John Menzies is chugging along nicely in aviation services, but weakness in its news distribution arm is casting a shadow over the group
December 4, 2013

What’s new

■ News distribution struggling

■ Brokers cut full year earnings forecasts

■ Aviation still trading well

IC TIP: Hold at 790p

A trading update from John Menzies (MNZS) this month showed that weakness in the news distribution arm still had the potential to spoil a good story in aviation services. The group’s strategy has been one of managing the structural decline in newspaper and magazine distribution through tight cost controls, whilst going for growth in aviation services such as cargo handling.

The aviation business has made a good start to the second half with ground handling volumes continuing to show growth and the recent acquisitions of Desacol and Skystar bedding down well. Contract win momentum has remained positive with the award of a five-year contract with Cathay Pacific, which Menzies says underpins future revenues.

But all this good news was overshadowed by an admission that trading in the news distribution arm has been weaker than expected. Magazine and newspaper sales have shown an unchanged trend since the half-year results in August, but there was unexpected softness in ancillary revenues, sticker collections and weaker than forecast seasonal sales within the marketing services business.

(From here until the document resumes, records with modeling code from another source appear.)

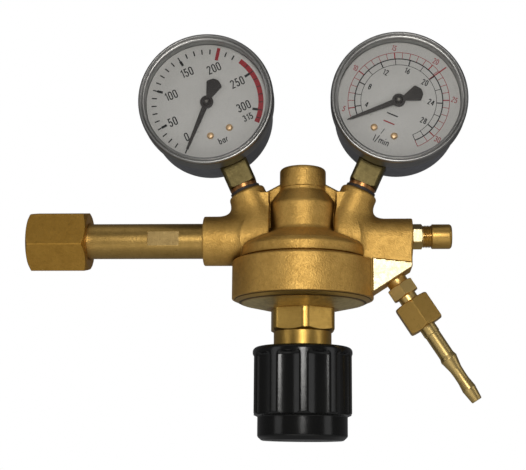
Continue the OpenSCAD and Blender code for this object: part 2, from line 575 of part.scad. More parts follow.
module g_pointer(s) {
    len = s < 0 ? supply_needle : flow_needle;
    color([0.20, 0.17, 0.15]) at_gauge(s) rotate([0, -135, 0]) difference() {
        union() {
            translate([0, -13.9, 0]) face_on() linear_extrude(0.5) {
                polygon([[-1.45, 0], [-1.05, 12], [-0.65, len - 3], [-0.12, len], [0.12, len], [0.65, len - 3], [1.05, 12], [1.45, 0]]);
                circle(r = 3.3, $fn = 64);
                // fan-shaped tail
                polygon(concat([[1.2, 0], [-1.2, 0], [-1.45, -3.2]], arc(-2.8, -9.7, 1.2, 180, 235, 3), arc(0, -7.6, 4.9, 250, 290, 6),
                    arc(2.8, -9.7, 1.2, 305, 360, 3), [[1.45, -3.2]]));
            }
            translate([0, -13.6, 0]) face_on() rotate_extrude($fn = 64) polygon([[0, 0], [2.2, 0], [2.2, 0.9], [1.6, 1.2], [1.4, 1.6],
                [0, 1.6]]);
        }
        translate([0, -16, 0]) rotate([-90, 0, 0]) cylinder(h = 4, r = 0.71, $fn = 32);
    }
}

module supply_seal() { g_seal(-1); }
module supply_stem() { g_stem(-1); }
module supply_case() { g_case(-1); }
module supply_bezel() { g_bezel(-1); }
module supply_window() { g_window(-1); }
module supply_dial() { g_dial(-1); }
module supply_dial_screws() { g_dial_screws(-1); }
module supply_tube() { g_tube(-1); }
module supply_movement() { g_movement(-1); }
module supply_sector() { g_sector(-1); }
module supply_link() { g_link(-1); }
module supply_pinion() { g_pinion(-1); }
module supply_pointer() { g_pointer(-1); }
module flow_seal() { g_seal(1); }
module flow_stem() { g_stem(1); }
module flow_case() { g_case(1); }
module flow_bezel() { g_bezel(1); }
module flow_window() { g_window(1); }
module flow_dial() { g_dial(1); }
module flow_dial_screws() { g_dial_screws(1); }
module flow_tube() { g_tube(1); }
module flow_movement() { g_movement(1); }
module flow_sector() { g_sector(1); }
module flow_link() { g_link(1); }
module flow_pinion() { g_pinion(1); }
module flow_pointer() { g_pointer(1); }

body();
bonnet();
slip_ring();
diaphragm();
diaphragm_plate();
spring_seat();
main_spring();
spring_plate();
spindle();
knob();
knob_nut();
knob_cap();
seat_nozzle();
valve_poppet();
poppet_spring();
inlet_nipple();
inlet_nut();
inlet_filter();
inlet_ring();
relief_body();
relief_cap();
relief_poppet();
relief_spring();
outlet_adapter();
outlet_nut();
hose_tail();
supply_seal();
supply_stem();
supply_case();
supply_bezel();
supply_window();
supply_dial();
supply_dial_screws();
supply_tube();
supply_movement();
supply_sector();
supply_link();
supply_pinion();
supply_pointer();
flow_seal();
flow_stem();
flow_case();
flow_bezel();
flow_window();
flow_dial();
flow_dial_screws();
flow_tube();
flow_movement();
flow_sector();
flow_link();
flow_pinion();
flow_pointer();
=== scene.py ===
import math
import bpy
import numpy as np
from mathutils import Matrix


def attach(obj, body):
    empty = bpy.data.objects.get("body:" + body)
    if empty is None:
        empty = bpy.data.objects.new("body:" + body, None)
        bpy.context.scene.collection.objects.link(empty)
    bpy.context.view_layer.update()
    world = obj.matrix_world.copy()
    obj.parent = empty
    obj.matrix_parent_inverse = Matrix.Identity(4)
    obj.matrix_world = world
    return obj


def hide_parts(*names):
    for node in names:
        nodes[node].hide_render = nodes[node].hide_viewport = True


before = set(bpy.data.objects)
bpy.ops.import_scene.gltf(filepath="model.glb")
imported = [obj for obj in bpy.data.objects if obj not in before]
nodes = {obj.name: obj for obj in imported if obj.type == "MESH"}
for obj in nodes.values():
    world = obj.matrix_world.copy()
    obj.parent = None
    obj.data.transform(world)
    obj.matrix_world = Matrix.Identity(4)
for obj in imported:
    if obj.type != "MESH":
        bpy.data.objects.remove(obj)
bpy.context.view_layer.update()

rad, sin, cos, pi = math.radians, math.sin, math.cos, math.pi

# ------------------------------------------------------------------ sizes, in millimetres
BX = 136.0
LEAN = 24.0
STEM = 43.6
GDX = 29.8 + STEM * sin(rad(LEAN))
GZ = 28.06 + STEM * cos(rad(LEAN))
BOSS_TOP = 47.1
OF = (45.5, -19.4)
TILT = 33.0
RB_X, RB_Z, RV_Z = 53.9, 1.0, 2.0
BAND_BOT = -29.5


# ------------------------------------------------------------------ frames: local millimetres to the part's own frame
def rot_y(deg):
    c, s = cos(rad(deg)), sin(rad(deg))
    m = np.eye(4)
    m[:3, :3] = [[c, 0, s], [0, 1, 0], [-s, 0, c]]
    return m


def move(x, y, z):
    m = np.eye(4)
    m[:3, 3] = (x, y, z)
    return m


AXIS = move(BX, 0, 0)
OUTLET = move(BX + OF[0], 0, OF[1]) @ rot_y(180 - TILT)


def along_x(x, z=0.0):
    return move(x, 0, z) @ rot_y(90)


def gauge(s):
    return move(BX + s * GDX, 0, GZ) @ rot_y(s * LEAN)


FACE_ON = np.eye(4)
FACE_ON[:3, :3] = [[1, 0, 0], [0, 0, -1], [0, 1, 0]]    # local z turns to -Y


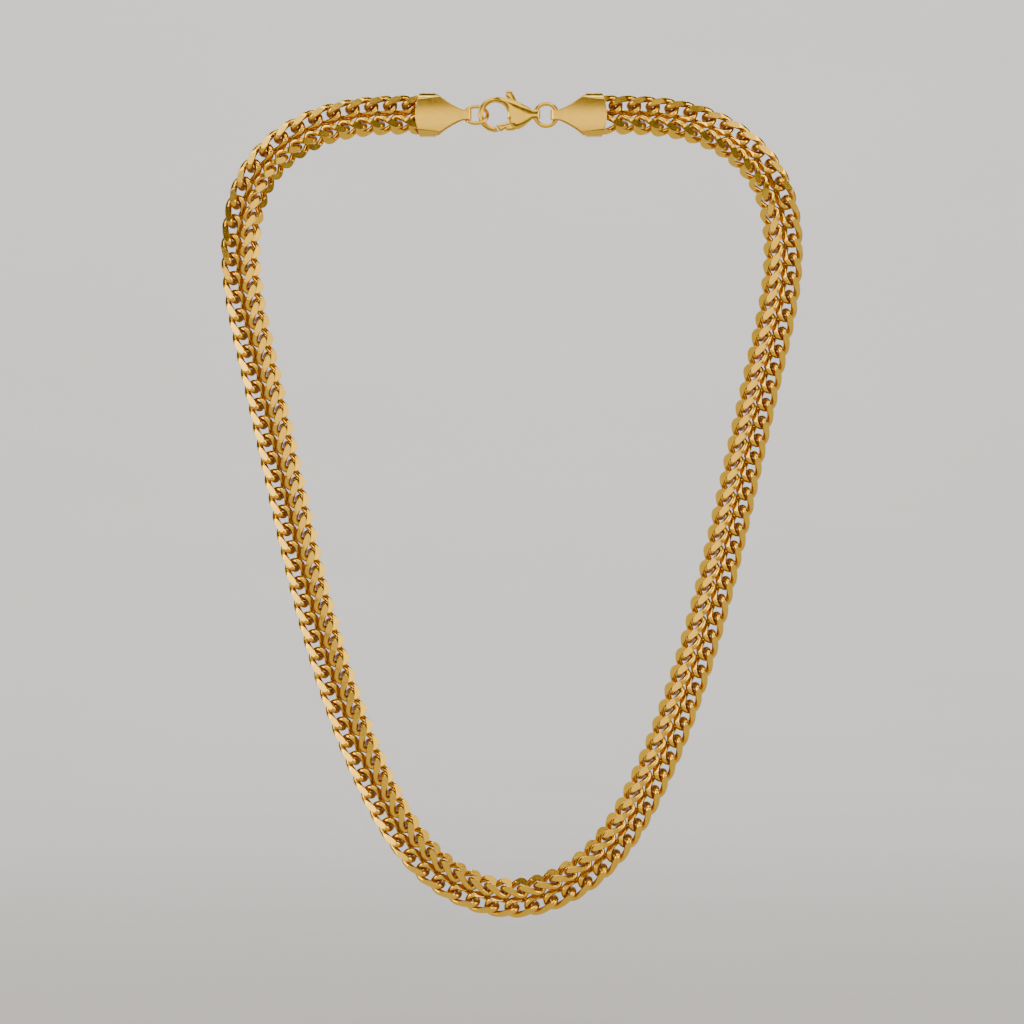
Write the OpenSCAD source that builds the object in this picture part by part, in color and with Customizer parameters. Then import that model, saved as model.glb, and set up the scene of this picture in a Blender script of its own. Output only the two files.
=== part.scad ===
// Double curb link necklace with folded end caps, two jump rings and a lobster clasp.
// Millimetres, +Z up, worn loop upright in the XZ plane, wearer's front towards -Y.
// The origin is the middle of the fastened ends, where the necklace hangs at the nape.

/* [Chain] */
// Half width of one strand along its tilted face
strand_half_w = 2.6; // [2.4:0.05:2.6]
// Half thickness of one strand square to its tilted face
strand_half_t = 2.05; // [1.8:0.05:2.05]
// Distance of each strand's middle from the chain's middle
strand_offset = 2.42; // [2.4:0.01:2.43]
// Tilt of the outer strand's face, its outward edge to the wearer's front
outer_tilt = 17; // [12:1:20]
// Tilt of the inner strand's face, its outward edge to the wearer's front
inner_tilt = 54; // [50:1:56]

/* [End caps] */
// Full height of a cap
cap_h = 11; // [10.8:0.1:12]
// Full depth of a cap at its mouth
cap_d = 7; // [6.8:0.1:8]
// Length of a cap from mouth corner to the end of its bail
cap_l = 12.9; // [12.9:0.05:13]
// Thickness of the sheet
sheet_t = 0.4; // [0.3:0.05:0.5]

/* [Clasp and rings] */
// Wire thickness of the ring next to the hook
ring_left_wire = 0.95; // [0.8:0.05:1]
// Wire thickness of the ring behind the clasp
ring_right_wire = 1.05; // [0.8:0.05:1.1]
// Outer radius of the clasp's hook
hook_r = 4.4; // [4.3:0.05:4.5]
// Thickness of the hook from front to back
hook_d = 1.1; // [1:0.05:1.1]
// Thickness of the clasp's body from front to back
clasp_d = 3.2; // [2.8:0.1:3.6]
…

Given this, the group said it now expects full year results to be a shade lower than previously expected. The shares fell 6 per cent as the market digested the revised outlook.

 

Liberum Capital says…

Buy. Although aviation has remained in-line, disappointing trading at distribution has continued. We cut our distribution operating earnings forecasts by 10 per cent which drives a 5 per cent reduction in group EPS in both 2013 and 2014. We now forecast 64.2p for 2013. After a strong run we expect the shares to fall given the level of the downgrade in the statement. We continue to like the structural growth dynamics in aviation but are concerned by the growing differential between Smiths News newspaper & magazines business (which is holding operating earnings flat) and Menzies Distribution which has seen 23 per cent operating earnings downgrades over the past 12 months. Nevertheless, a 2014 PE ratio of 12 times, and an enterprise value to operating earnings ratio of 10 times, are not demanding multiples.

 

Peel Hunt says…

Buy. Primarily due to further disappointment at distribution we have reduced our 2013 pre-tax profit estimate by 6 per cent from £56m (EPS of 69.7p) to £52.5m (EPS of 65.3p). We are aware that investors may want greater comfort over the ability of distribution to maintain current profitability levels, but medium-term prospects for aviation remain attractive. Moreover, placing aviation on the same 8.2 time cash profits rating paid for peer Swissport in February 2011 (which equates to a 25 per cent discount to rival BBA’s 2014 cash profit multiple), implies 5.4 times for distribution - that's a 25 per cent discount to Smith News; reflecting the recent financial underperformance of the business.